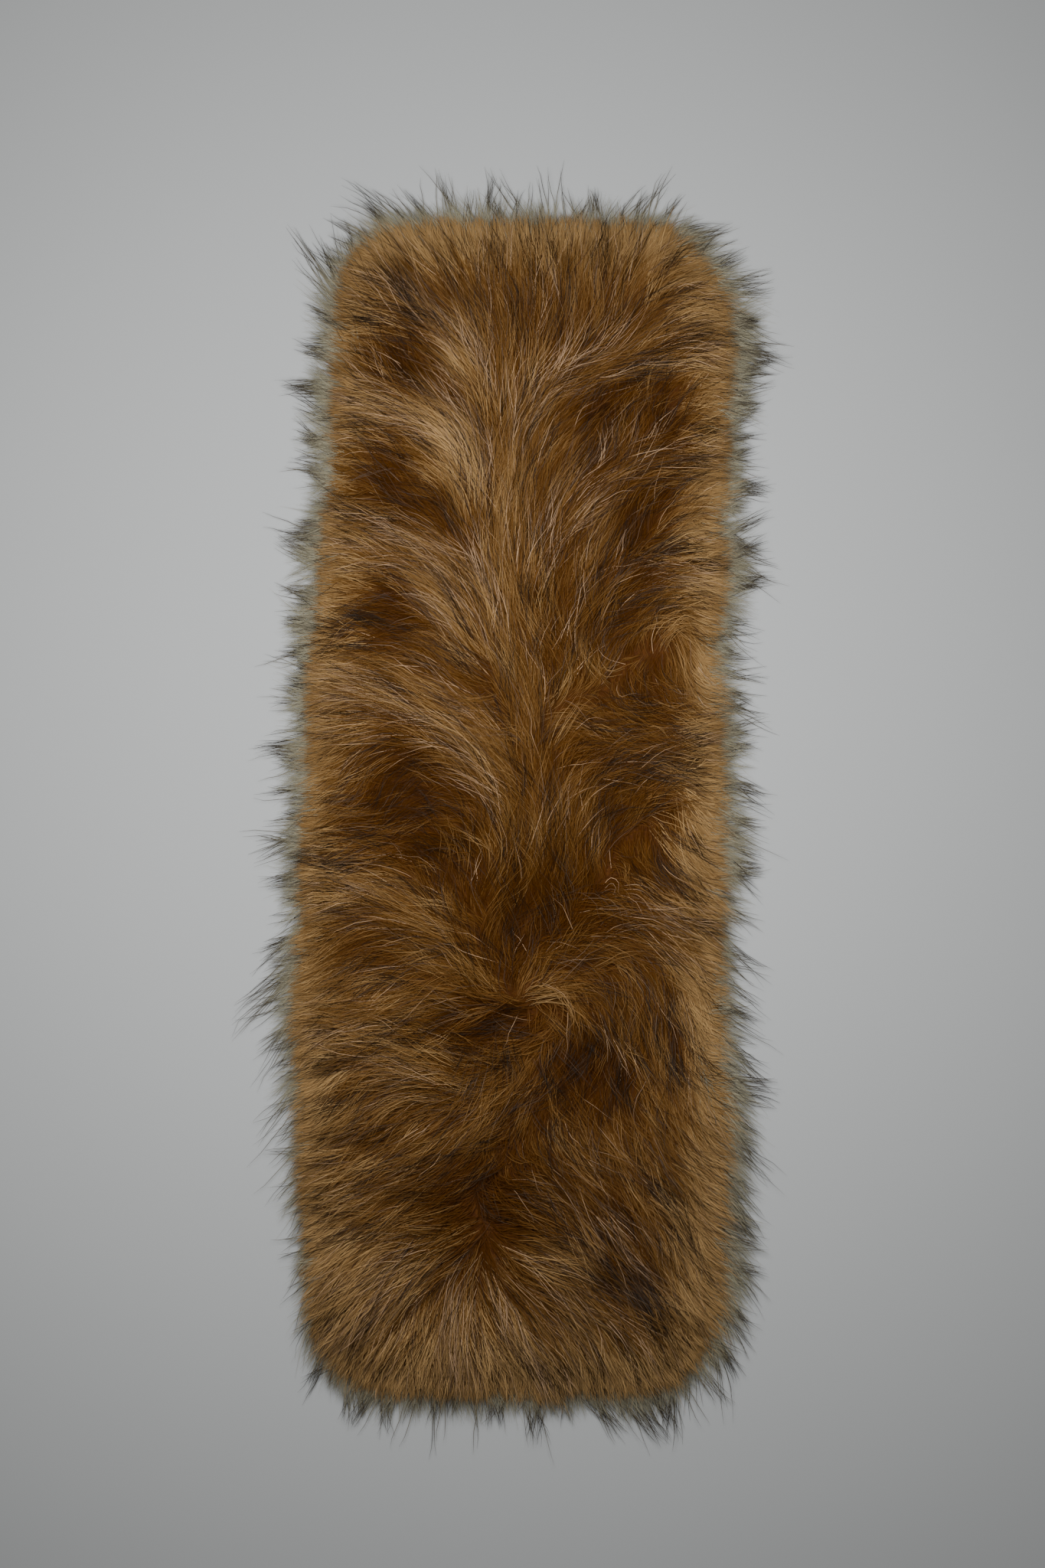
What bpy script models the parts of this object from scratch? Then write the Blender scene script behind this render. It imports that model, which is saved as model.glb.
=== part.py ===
"""Fur collar wrap: one panel of long-pile fur fabric, lying flat with its pile up.

Metres, +Z up. The origin is on the surface that the wrap lies on, under its middle.
+Y runs along the wrap, towards its narrower end, and +X runs across it.

The knitted ground is the one panel that is cut. The pile covers it and falls over its cut edge
all round, and the longest hairs, the guard hairs, reach a little further as a thin fringe.
"""

import math
from collections import namedtuple

import bmesh
import bpy
import numpy as np

# ---------------------------------------------------------------- sizes

CLOTH_LENGTH = 0.800
CLOTH_THICKNESS = 0.002
CORNER_RADIUS_NARROW_END = 0.030
CORNER_RADIUS_WIDE_END = 0.042
SIDE_SMOOTHING = 0.045

PILE_OVERHANG = 0.030
PILE_EDGE_HEIGHT = 0.007
PILE_LOFT = 0.038
PILE_SHOULDER = 0.050

FRINGE_REACH = 0.028
FRINGE_ROOT_HEIGHT = 0.006
FRINGE_TIP_HEIGHT = 0.002

GAP = 0.0003

# The cloth's half-widths, from the middle line to each cut edge, at stations along it.
Station = namedtuple("Station", "y left right")
CLOTH_SIDES = (
    Station(0.400, 0.097, 0.127),
    Station(0.320, 0.099, 0.128),
    Station(0.250, 0.101, 0.127),
    Station(0.120, 0.117, 0.121),
    Station(-0.010, 0.121, 0.124),
    Station(-0.150, 0.130, 0.124),
    Station(-0.210, 0.130, 0.130),
    Station(-0.280, 0.127, 0.130),
    Station(-0.350, 0.124, 0.127),
    Station(-0.400, 0.119, 0.121),
)

# Soft hollows, where the hair parts and lies down: centre, reach across and along, and depth.
Hollow = namedtuple("Hollow", "x y across along depth")
HOLLOWS = (
    Hollow(-0.085, 0.335, 0.035, 0.022, 0.011),
    Hollow(-0.088, 0.238, 0.042, 0.030, 0.014),
    Hollow(-0.097, 0.145, 0.036, 0.030, 0.012),
    Hollow(-0.078, 0.012, 0.048, 0.040, 0.014),
    Hollow(0.072, 0.290, 0.028, 0.020, 0.010),
    Hollow(0.117, 0.288, 0.025, 0.018, 0.009),
    Hollow(0.098, 0.205, 0.030, 0.034, 0.010),
    Hollow(0.095, 0.085, 0.030, 0.022, 0.008),
    Hollow(0.103, -0.020, 0.025, 0.034, 0.008),
    Hollow(0.015, -0.075, 0.040, 0.034, 0.010),
    Hollow(-0.015, -0.155, 0.028, 0.018, 0.010),
    Hollow(0.060, -0.195, 0.045, 0.028, 0.010),
    Hollow(-0.028, -0.300, 0.045, 0.032, 0.012),
    Hollow(0.090, -0.345, 0.034, 0.026, 0.008),
)

# Crests, where combed-up locks lie over a hollow: root, tip, width of the ridge, and rise.
Crest = namedtuple("Crest", "root_x root_y tip_x tip_y width rise")
CRESTS = (
    Crest(-0.035, 0.345, -0.110, 0.385, 0.018, 0.003),
    Crest(-0.030, 0.240, -0.115, 0.300, 0.017, 0.006),
    Crest(-0.055, 0.180, -0.125, 0.212, 0.017, 0.005),
    Crest(-0.015, 0.020, -0.115, 0.085, 0.018, 0.006),
    Crest(0.000, -0.135, -0.125, -0.050, 0.018, 0.005),
    Crest(0.010, 0.290, 0.140, 0.332, 0.018, 0.006),
    Crest(0.000, 0.190, 0.130, 0.257, 0.018, 0.005),
    Crest(0.035, 0.125, 0.140, 0.180, 0.018, 0.004),
    Crest(0.050, 0.015, 0.130, 0.060, 0.018, 0.005),
    Crest(0.060, -0.095, 0.140, -0.085, 0.020, 0.004),
)

# How finely the faceted solids are cut.
SMOOTHING_SAMPLES = 9
CORNER_STEPS = 10
SIDE_STEP = 0.025
EDGE_BANDS = (0.0, 0.0025, 0.008, 0.018, 0.033, 0.050)
GRID_STEP = 0.020

CLOTH_COLOUR = (0.30, 0.24, 0.18)
PILE_COLOUR = (0.27, 0.16, 0.07)
FRINGE_COLOUR = (0.09, 0.075, 0.06)


# ---------------------------------------------------------------- outline

SIGNS = {"left": -1, "right": 1}


def side(y, name):
    """The cloth's half-width at y on the side called name, with the stations' corners smoothed."""
    stations = CLOTH_SIDES[::-1]
    heights = [station.y for station in stations]
    widths = [getattr(station, name) for station in stations]
    window = y + np.linspace(-SIDE_SMOOTHING, SIDE_SMOOTHING, SMOOTHING_SAMPLES)
    return float(np.mean(np.interp(window, heights, widths)))


def corner(name, centre_y, radius, reach, quarter):
    """A quarter-circle corner of the moved-out outline: quarter 0 is the first, anticlockwise from +X."""
    points = []
    for step in range(CORNER_STEPS + 1):
        turn = math.pi / 2 * (quarter + step / CORNER_STEPS)
        y = centre_y + radius * math.sin(turn)
        centre_x = SIGNS[name] * (side(y, name) + reach - radius)
        points.append((centre_x + radius * math.cos(turn), y))
    return points


def long_side(name, start, stop, reach):
    """Points of one long side between its two corners."""
    count = round(abs(stop - start) / SIDE_STEP)
    levels = [start + (stop - start) * step / count for step in range(1, count)]
    return [(SIGNS[name] * (side(y, name) + reach), y) for y in levels]


def outline(reach):
    """The cloth's outline moved out by reach: (x, y) points, anticlockwise seen from above."""
    end = CLOTH_LENGTH / 2 + reach
    narrow = CORNER_RADIUS_NARROW_END + reach
    wide = CORNER_RADIUS_WIDE_END + reach
    return (
        corner("right", end - narrow, narrow, reach, 0)
        + corner("left", end - narrow, narrow, reach, 1)
        + long_side("left", end - narrow, wide - end, reach)
        + corner("left", wide - end, wide, reach, 2)
        + corner("right", wide - end, wide, reach, 3)
        + long_side("right", wide - end, end - narrow, reach)
    )


def span(y, reach):
    """The x of the moved-out outline's left and right edges at y, its rounded corners included."""
    end = CLOTH_LENGTH / 2 + reach
    radius = (CORNER_RADIUS_NARROW_END if y > 0 else CORNER_RADIUS_WIDE_END) + reach
    past_centre = max(0.0, abs(y) - (end - radius))
    inset = radius - math.sqrt(max(0.0, radius ** 2 - past_centre ** 2))
    return -(side(y, "left") + reach - inset), side(y, "right") + reach - inset


def stations_between(low, high):
    """Positions from low to high: close together at both edges, GRID_STEP apart between them."""
    inner_low, inner_high = low + EDGE_BANDS[-1], high - EDGE_BANDS[-1]
    count = max(2, round((inner_high - inner_low) / GRID_STEP))
    inner = [inner_low + (inner_high - inner_low) * step / count for step in range(1, count)]
    return [low + band for band in EDGE_BANDS] + inner + [high - band for band in EDGE_BANDS[::-1]]


# ---------------------------------------------------------------- relief of the pile

def distance_to_edge(x, y, rim):
    """How far a point lies inside the closed outline rim."""
    starts = np.array(rim)
    along = np.roll(starts, -1, axis=0) - starts
    to_point = np.array((x, y)) - starts
    share = np.clip((to_point * along).sum(axis=1) / (along ** 2).sum(axis=1), 0, 1)
    return float(np.hypot(*(to_point - along * share[:, None]).T).min())


def hollow_depth(x, y):
    """How far the partings sink the pile at a point."""
    depths = []
    for hollow in HOLLOWS:
        far = ((x - hollow.x) / hollow.across) ** 2 + ((y - hollow.y) / hollow.along) ** 2
        depths.append(hollow.depth * math.exp(-far))
    return max(depths)


def crest_rise(x, y):
    """How far the combed-up locks lift the pile at a point."""
    rises = []
    for crest in CRESTS:
        root = np.array((crest.root_x, crest.root_y))
        run = np.array((crest.tip_x, crest.tip_y)) - root
        share = float(np.clip(np.dot((x, y) - root, run) / np.dot(run, run), 0, 1))
        off = math.dist((x, y), root + run * share)
        rises.append(crest.rise * math.exp(-((off / crest.width) ** 2)))
    return max(rises)


def pile_height(x, y, rim):
    """Height of the pile's top: a rounded shoulder all round, with the hollows and crests inside."""
    inside = distance_to_edge(x, y, rim)
    climb = min(1.0, inside / PILE_SHOULDER)
    shoulder = math.sqrt(1 - (1 - climb) ** 2)
    relief = crest_rise(x, y) - hollow_depth(x, y)
    return PILE_EDGE_HEIGHT + shoulder * (PILE_LOFT - PILE_EDGE_HEIGHT + relief)


# ---------------------------------------------------------------- building

def material(name, colour, roughness):
    """A plain Principled material."""
    made = bpy.data.materials.new(name)
    made.use_nodes = True
    shader = made.node_tree.nodes["Principled BSDF"]
    shader.inputs["Base Color"].default_value = (*colour, 1.0)
    shader.inputs["Roughness"].default_value = roughness
    made.diffuse_color = (*colour, 1.0)
    return made


def collection(name):
    """A new collection in the scene."""
    made = bpy.data.collections.new(name)
    bpy.context.scene.collection.children.link(made)
    return made


def mesh_object(name, shape, home, finish=None):
    """An object made of a bmesh, which is freed."""
    bmesh.ops.recalc_face_normals(shape, faces=shape.faces)
    mesh = bpy.data.meshes.new(name)
    shape.to_mesh(mesh)
    shape.free()
    made = bpy.data.objects.new(name, mesh)
    home.objects.link(made)
    if finish:
        mesh.materials.append(finish)
    return made


def slab(points, low, high):
    """A flat plate of the given outline between two heights."""
    shape = bmesh.new()
    base = shape.faces.new([shape.verts.new((x, y, low)) for x, y in points])
    lifted = bmesh.ops.extrude_face_region(shape, geom=[base], use_keep_orig=True)
    corners = [item for item in lifted["geom"] if isinstance(item, bmesh.types.BMVert)]
    bmesh.ops.translate(shape, verts=corners, vec=(0, 0, high - low))
    return shape


def backing_cloth(home):
    """The cut panel of knitted ground, flat on the surface."""
    shape = slab(outline(0.0), 0.0, CLOTH_THICKNESS)
    finish = material("knit_ground", CLOTH_COLOUR, 0.9)
    return mesh_object("backing_cloth", shape, home, finish)


def fur_pile(home, cutters):
    """The dense pile: a domed body over the cloth, with the cloth's room cut out of its underside."""
    rim = outline(PILE_OVERHANG)
    half = CLOTH_LENGTH / 2 + PILE_OVERHANG
    rows = [(y, stations_between(*span(y, PILE_OVERHANG))) for y in stations_between(-half, half)]
    columns = max(len(xs) for y, xs in rows)
    shape = bmesh.new()
    grid = []
    for y, xs in rows:
        places = np.interp(np.linspace(0, 1, columns), np.linspace(0, 1, len(xs)), xs)
        grid.append([shape.verts.new((x, y, pile_height(x, y, rim))) for x in places])
    for row, next_row in zip(grid, grid[1:]):
        for column in range(columns - 1):
            shape.faces.new((row[column], row[column + 1], next_row[column + 1], next_row[column]))
    edges = [edge for edge in shape.edges if edge.is_boundary]
    walls = bmesh.ops.extrude_edge_only(shape, edges=edges)
    for item in walls["geom"]:
        if isinstance(item, bmesh.types.BMVert):
            item.co.z = 0.0
    bmesh.ops.edgeloop_fill(shape, edges=[edge for edge in shape.edges if edge.is_boundary])
    pile = mesh_object("fur_pile", shape, home, material("fur_pile", PILE_COLOUR, 0.6))

    room = slab(outline(GAP), -CLOTH_THICKNESS, CLOTH_THICKNESS + GAP)
    cutter = mesh_object("cloth_room", room, cutters)
    cutter.hide_render = True
    cutter.display_type = "WIRE"
    cut = pile.modifiers.new("cloth_room", "BOOLEAN")
    cut.operation = "DIFFERENCE"
    cut.object = cutter
    return pile


def guard_hair_fringe(home):
    """The guard hairs' reach: a thin ring round the pile, tapering outwards."""
    inner = outline(PILE_OVERHANG + GAP)
    outer = outline(PILE_OVERHANG + FRINGE_REACH)
    section = (
        (inner, 0.0),
        (outer, 0.0),
        (outer, FRINGE_TIP_HEIGHT),
        (inner, FRINGE_ROOT_HEIGHT),
    )
    shape = bmesh.new()
    rings = [[shape.verts.new((x, y, height)) for x, y in points] for points, height in section]
    for ring, next_ring in zip(rings, rings[1:] + rings[:1]):
        for start in range(len(ring)):
            stop = (start + 1) % len(ring)
            shape.faces.new((ring[start], ring[stop], next_ring[stop], next_ring[start]))
    return mesh_object("guard_hair_fringe", shape, home, material("guard_hair", FRINGE_COLOUR, 0.5))


def main():
    for thing in list(bpy.data.objects):
        bpy.data.objects.remove(thing)
    wrap = collection("fur_collar_wrap")
    cutters = collection("cutters")
    backing_cloth(wrap)
    fur_pile(wrap, cutters)
    guard_hair_fringe(wrap)


main()
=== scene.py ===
"""Looks of the fur collar wrap: its knitted ground, dense pile, locks, guard hairs and edge fringe."""

import math
from collections import namedtuple

import bpy
import numpy as np
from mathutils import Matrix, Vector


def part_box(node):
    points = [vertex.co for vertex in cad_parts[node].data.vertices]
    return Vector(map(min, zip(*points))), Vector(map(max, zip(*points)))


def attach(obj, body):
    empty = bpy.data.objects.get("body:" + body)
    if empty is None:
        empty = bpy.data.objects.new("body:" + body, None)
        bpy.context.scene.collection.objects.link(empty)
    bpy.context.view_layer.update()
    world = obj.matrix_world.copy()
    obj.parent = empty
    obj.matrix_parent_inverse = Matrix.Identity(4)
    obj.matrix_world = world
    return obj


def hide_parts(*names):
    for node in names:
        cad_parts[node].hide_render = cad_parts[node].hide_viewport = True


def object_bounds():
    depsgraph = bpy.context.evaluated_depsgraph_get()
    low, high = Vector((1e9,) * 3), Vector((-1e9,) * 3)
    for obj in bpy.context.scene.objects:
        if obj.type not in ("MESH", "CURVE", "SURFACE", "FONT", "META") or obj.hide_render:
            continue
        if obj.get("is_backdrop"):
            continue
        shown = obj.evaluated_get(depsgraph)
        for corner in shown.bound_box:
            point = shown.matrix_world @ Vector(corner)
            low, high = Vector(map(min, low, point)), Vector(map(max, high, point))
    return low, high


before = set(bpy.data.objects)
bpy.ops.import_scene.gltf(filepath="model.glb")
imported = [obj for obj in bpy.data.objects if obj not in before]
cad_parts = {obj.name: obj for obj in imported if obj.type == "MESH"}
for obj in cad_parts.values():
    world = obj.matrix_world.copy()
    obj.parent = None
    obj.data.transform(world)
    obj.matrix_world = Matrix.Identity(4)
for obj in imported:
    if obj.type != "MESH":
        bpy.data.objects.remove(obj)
CAD_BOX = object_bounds()

bl_info = {
    "name": "Fur Collar Wrap",
    "version": (1, 0, 0),
    "blender": (4, 5, 0),
    "location": "3D View > Sidebar > Fur Wrap",
    "description": "Builds the hair, ground cloth and studio stage of a long-pile fur wrap",
    "category": "Object",
}

# ---------------------------------------------------------------- charts, in millimetres and degrees
# Every place is measured from the middle of the wrap, +Y towards its narrower end.
# A heading is the way hair points, root to tip: 0 is +X and 90 is +Y.

MILLIMETRES = 1000  # in a metre


def in_metres(length):
    """A length or a place in millimetres, in metres."""
    if isinstance(length, tuple):
        return tuple(part / MILLIMETRES for part in length)
    return length / MILLIMETRES


def charted(kind, lengths, rows):
    """The rows of a chart as records: the first so many fields of a row are lengths or places."""
    return [kind(*map(in_metres, row[:lengths]), *row[lengths:]) for row in rows]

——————

Everything from the line with "low, high = Vector((1e9,)" through the line with "point = shown.matrix_world", both ends included, should be repeated exactly; nothing else should appear.

_RESPONSE_
    low, high = Vector((1e9,) * 3), Vector((-1e9,) * 3)
    for obj in bpy.context.scene.objects:
        if obj.type not in ("MESH", "CURVE", "SURFACE", "FONT", "META") or obj.hide_render:
            continue
        if obj.get("is_backdrop"):
            continue
        shown = obj.evaluated_get(depsgraph)
        for corner in shown.bound_box:
            point = shown.matrix_world @ Vector(corner)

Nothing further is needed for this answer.